Nouis também acredita nas raízes judaicas do cristianismo porque o pensamento rabínico é tão rico quanto a vida, e não tão pobre quanto uma ideologia. Ele lembra que a Igreja primitiva não se livrou do Primeiro Testamento, declarando ser portadora de uma verdade radicalmente nova que tornaria obsoletas as revelações anteriores. Paulo lembra que tudo é dom. O Evangelho não caiu do céu, mas é fruto de uma espera e de uma história. O reconhecimento das raízes judaicas leva à humildade, a se sentir impulsionado por uma fonte diferente de si mesmo: “As minhas raízes me lembram que o Deus que eu sirvo é maior do que aquilo que eu sei sobre ele” (p. 90). Os comentários dos sábios estão ricos em pepitas de inteligência e de sabedoria que falam do Deus em quem até o cristão crê. Se o povo judeu não existisse, o mundo seria enormemente mais pobre em arte, literatura, poesia, filosofia, ciências e humanidade.

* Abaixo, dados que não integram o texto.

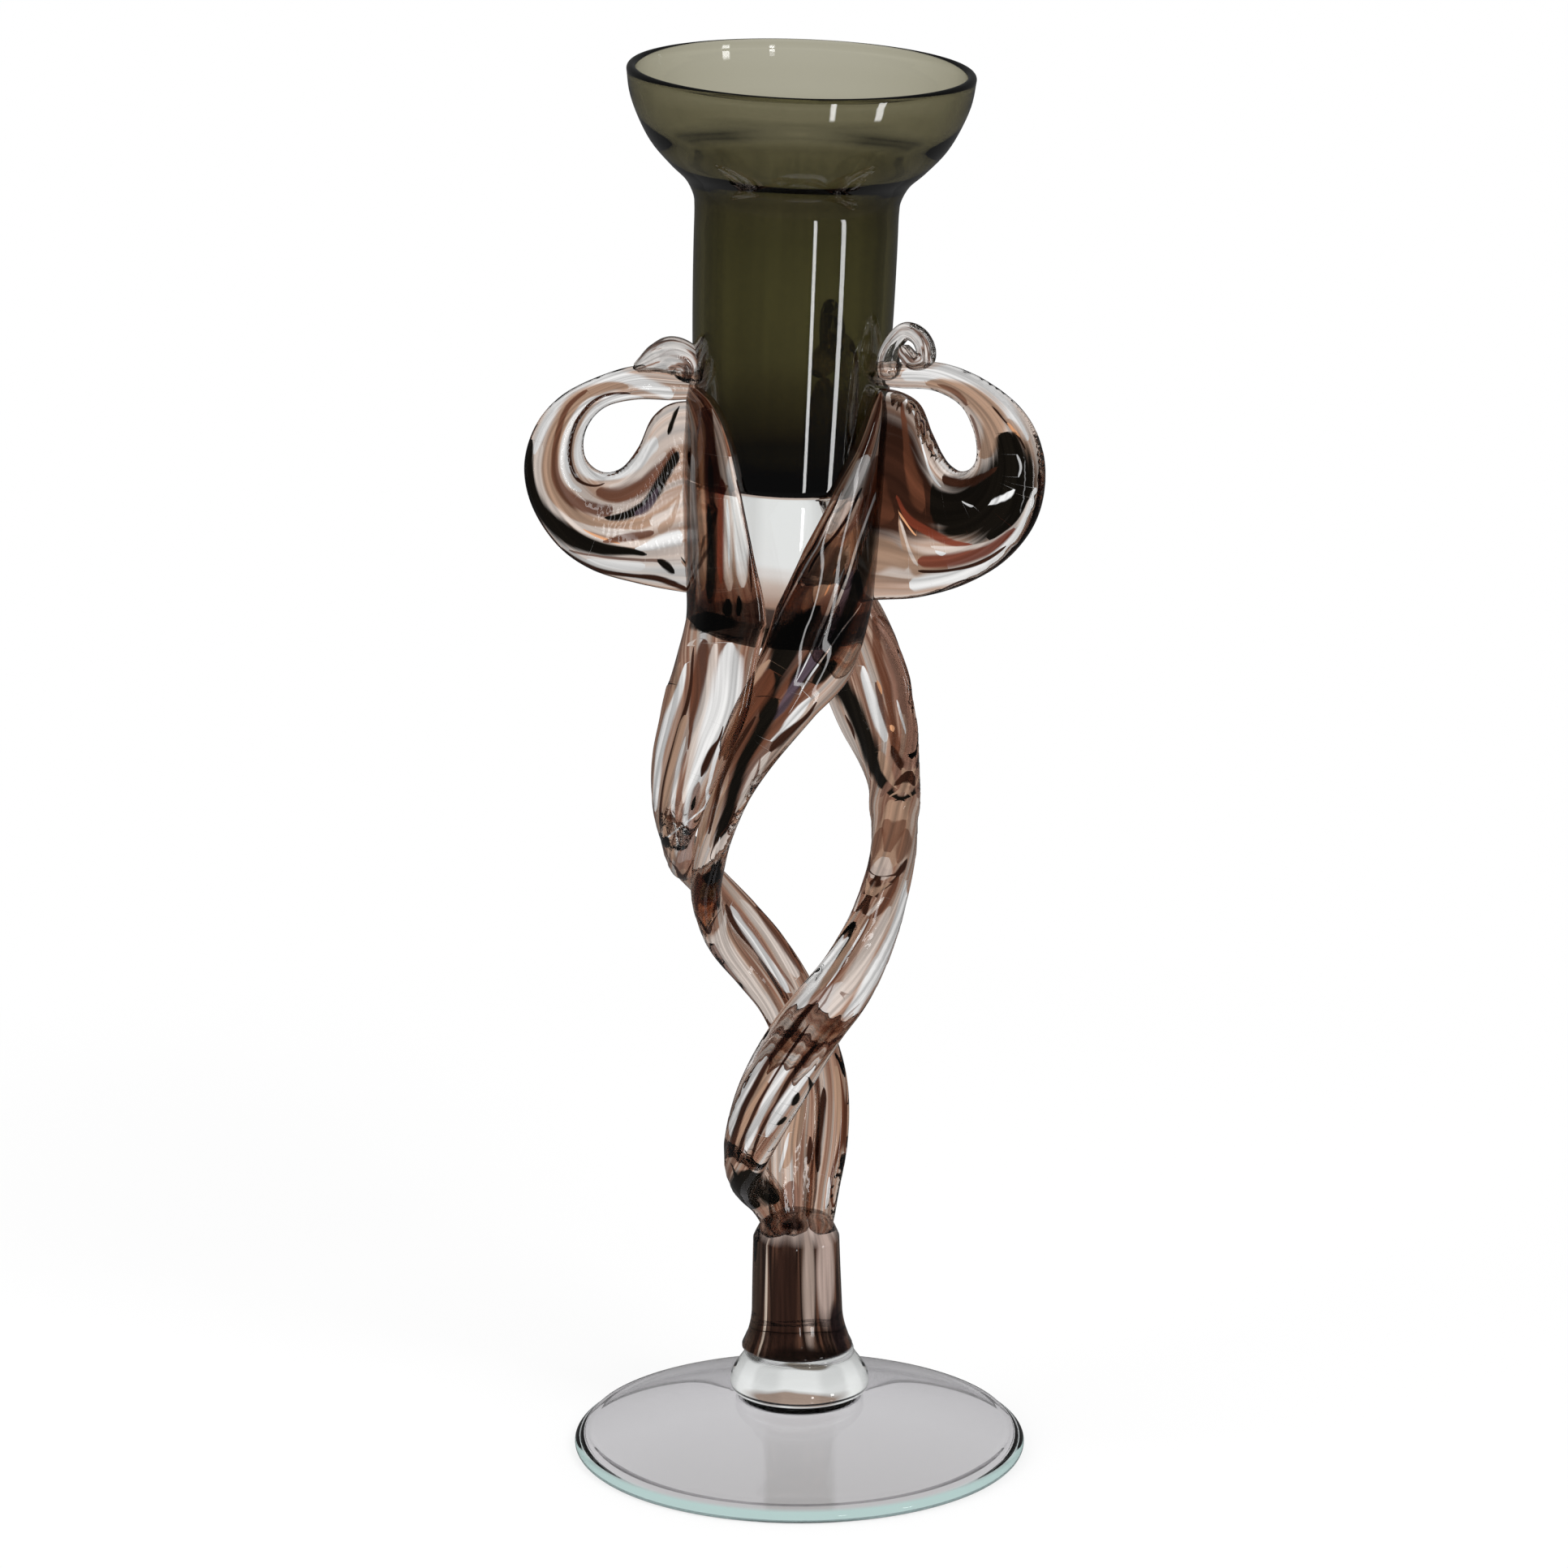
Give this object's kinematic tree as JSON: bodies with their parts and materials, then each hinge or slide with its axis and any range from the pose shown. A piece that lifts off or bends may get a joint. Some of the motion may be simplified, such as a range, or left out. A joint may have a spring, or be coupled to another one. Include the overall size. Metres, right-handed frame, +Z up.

Nouis crê ainda nas raízes judaicas porque Israel foi regularmente perseguido, e o versículo sálmico mais citado no Novo Testamento diz que “a pedra descartada pelos construtores se tornou a pedra angular”. O coração da revelação cristã – a paixão de Jesus – evoca o projeto de aniquilação do povo de Israel e da sua tradição religiosa. Não se pode manter nenhum sentido da história que possa ser defendido voltando-se as costas para Auschwitz.

A última razão pela qual Nouis crê nas raízes judaicas da sua fé cristã reside no fato de que não foi ele quem as escolheu, mas foram elas que a moveram, alimentaram e convocaram.

O autor leu o Primeiro Testamento por 50 anos e, há 30 anos, fez isso com a ajuda dos comentários dos sábios, encontrando ali um alimento para a própria fé.

Nas últimas linhas do seu texto, Nouis confirma, portanto, aquilo que Paul Claudel escreveu: “A prova do pão é que ele alimenta; a prova do vinho é que ele inebria; a prova da verdade é a vida; e a prova da vida é que ela faz viver!” (p. 91).

Termino estas linhas enquanto chega a notícia da morte em Jerusalém do Pe. Frederic Manns, exegeta franciscano, grande estudioso das raízes judaicas do cristianismo. Que ele viva em Deus e goze do prêmio da alegria do seu Senhor, cuja Palavra ele difundiu com amor infinito.